The unity that held together his manifold forms of expression was maintained through the different periods of his life, making him a “whole man” to a more than usual degree. From the earliest recorded incidents of his childhood we gain an impression not unlike that made by his latest years, and by all the interval between. The very opposite of Rossetti, with whose “school” he has been so long and so mistakenly identified, his nature was as single as his accomplishment was complex, and the only means by which it is possible to get a just idea of both the former and the latter is to regard him as a man of one preoccupation amounting to an obsession, the reconstruction of social and industrial life according to an ideal based upon the more poetic aspects of the Middle Ages. From first to last the early English world, the English world of the thirteenth and fourteenth centuries, was the world to which he belonged. “Born out of his due time,” in truth, he began almost from his birth to accumulate associations with the time to which he should have been native and whose far off splendour lured him constantly back toward it.

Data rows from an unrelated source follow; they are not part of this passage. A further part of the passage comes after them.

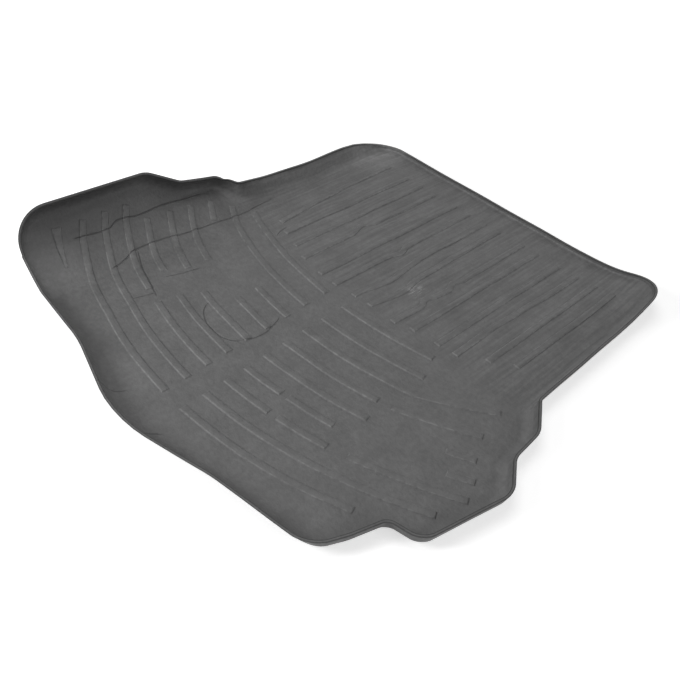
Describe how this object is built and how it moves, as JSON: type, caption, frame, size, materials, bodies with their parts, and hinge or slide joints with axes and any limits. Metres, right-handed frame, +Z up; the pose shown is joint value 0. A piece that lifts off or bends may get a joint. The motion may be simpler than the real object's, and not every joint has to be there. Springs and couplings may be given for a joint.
{
  "type": "car boot liner",
  "caption": "Shallow one-piece rubber tray for a car boot, with a drafted wall, shaped bays for the wheel arches, moulded grip ribs and a low lip at the seats.",
  "frame": {"origin": "centre of the bounding box in plan, on the plane that the underside rests on", "axes": "+Z up out of the tray, +Y towards the rear seats, X across the car"},
  "size_m": [1.1302, 1.192, 0.1541],
  "materials": {
    "rubber": "matt moulded, fine grain"
  },
  "bodies": {
    "root": {"liner": "rubber"}
  },
  "joints": []
}
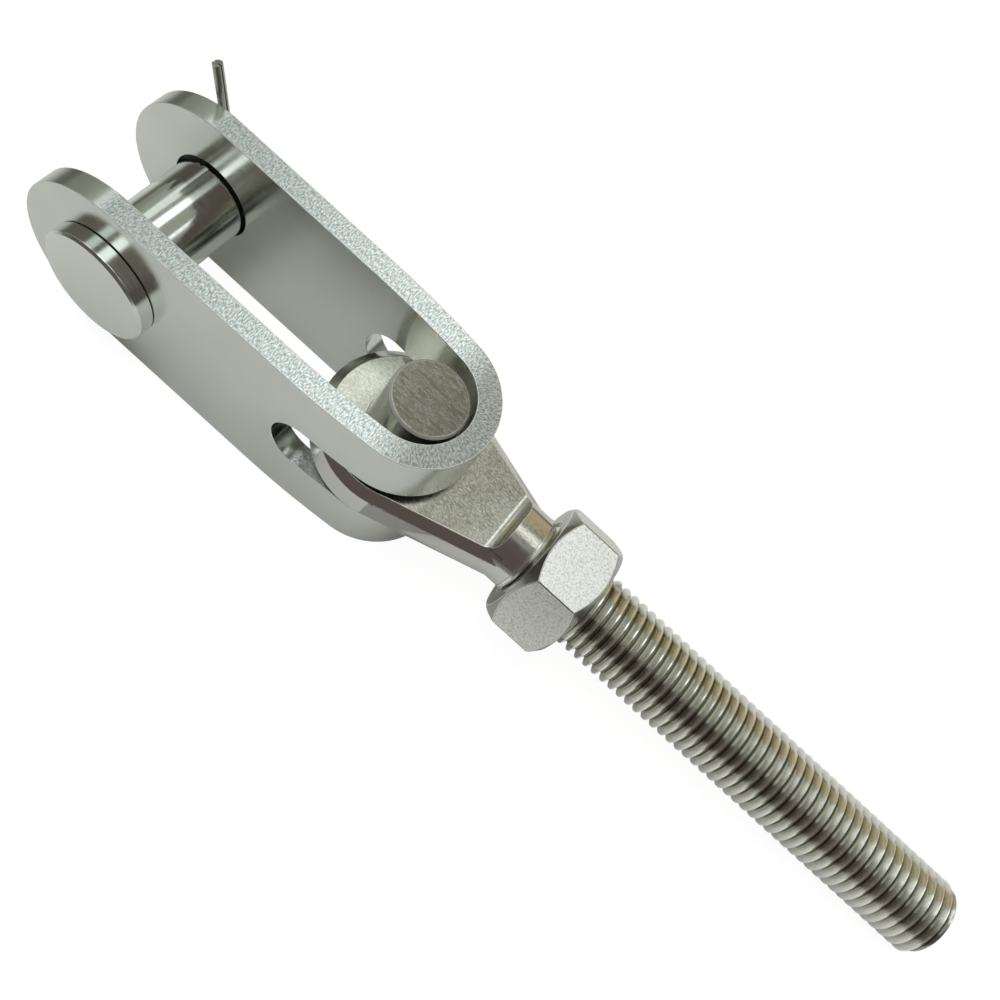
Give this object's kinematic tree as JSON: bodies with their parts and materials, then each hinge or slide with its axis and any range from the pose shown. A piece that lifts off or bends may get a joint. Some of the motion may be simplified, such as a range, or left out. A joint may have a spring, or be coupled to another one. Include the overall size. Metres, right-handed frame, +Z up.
{
  "type": "toggle jaw stud terminal",
  "caption": "Folded strap jaw with a headed clevis pin and split pin, a threaded eye stud swinging on a cross pin in the fold, and a hex lock nut.",
  "frame": {"origin": "on the axis of the clevis holes, midway between the two ears", "axes": "+X along the strap towards the threaded stud, +Y along the clevis holes towards the split pin, +Z up across the strap's width"},
  "size_m": [0.2507, 0.0477, 0.0521],
  "materials": {
    "polished_strap": "polished faces, grainy sheared edges",
    "polished_pin": "bright turned and polished",
    "wire": "satin drawn wire",
    "stud_steel": "satin, with a bright rolled thread",
    "nut_steel": "bright, slightly pitted flats"
  },
  "bodies": {
    "toggle": {"toggle_strap": "polished_strap"},
    "clevis": {"clevis_pin": "polished_pin", "split_pin": "wire"},
    "stud": {"eye_stud": "stud_steel", "cross_pin": "polished_pin"},
    "nut": {"lock_nut": "nut_steel"}
  },
  "joints": [
    {"name": "clevis_turn", "type": "hinge", "parent": "toggle", "child": "clevis", "pos_m": [0, 0, -0.00035], "axis": [0, 1, 0], "continuous": true},
    {"name": "stud_swing", "type": "hinge", "parent": "toggle", "child": "stud", "pos_m": [0.0663, 0, 0], "axis": [0.0791, 0.003, 0.9969], "range_deg": [-92, 88]},
    {"name": "nut_travel", "type": "slide", "parent": "stud", "child": "nut", "axis": [0.9961, 0.0383, -0.0792], "range_m": [-0.001, 0.107]}
  ]
}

The third of nine children, he was born at Walthamstow, in Essex, England, on the 24th of March, 1834. On the Morris side he came of Welsh ancestry, a fact accounting perhaps for the mingled gloom and romance of his temperament. His father was a discount broker in opulent circumstances, and his mother was descended from a family of prosperous merchants and landed proprietors. On the maternal side a strong talent for music existed, but in the Morris family no more artistic quality can be traced than a devotion to general excellence, to which William Morris certainly fell heir. For a time he was a sickly child, and used the opportunity to advance his reading, being “already deep in the Waverley novels” when four years old, and having gone through these and many others before he was seven.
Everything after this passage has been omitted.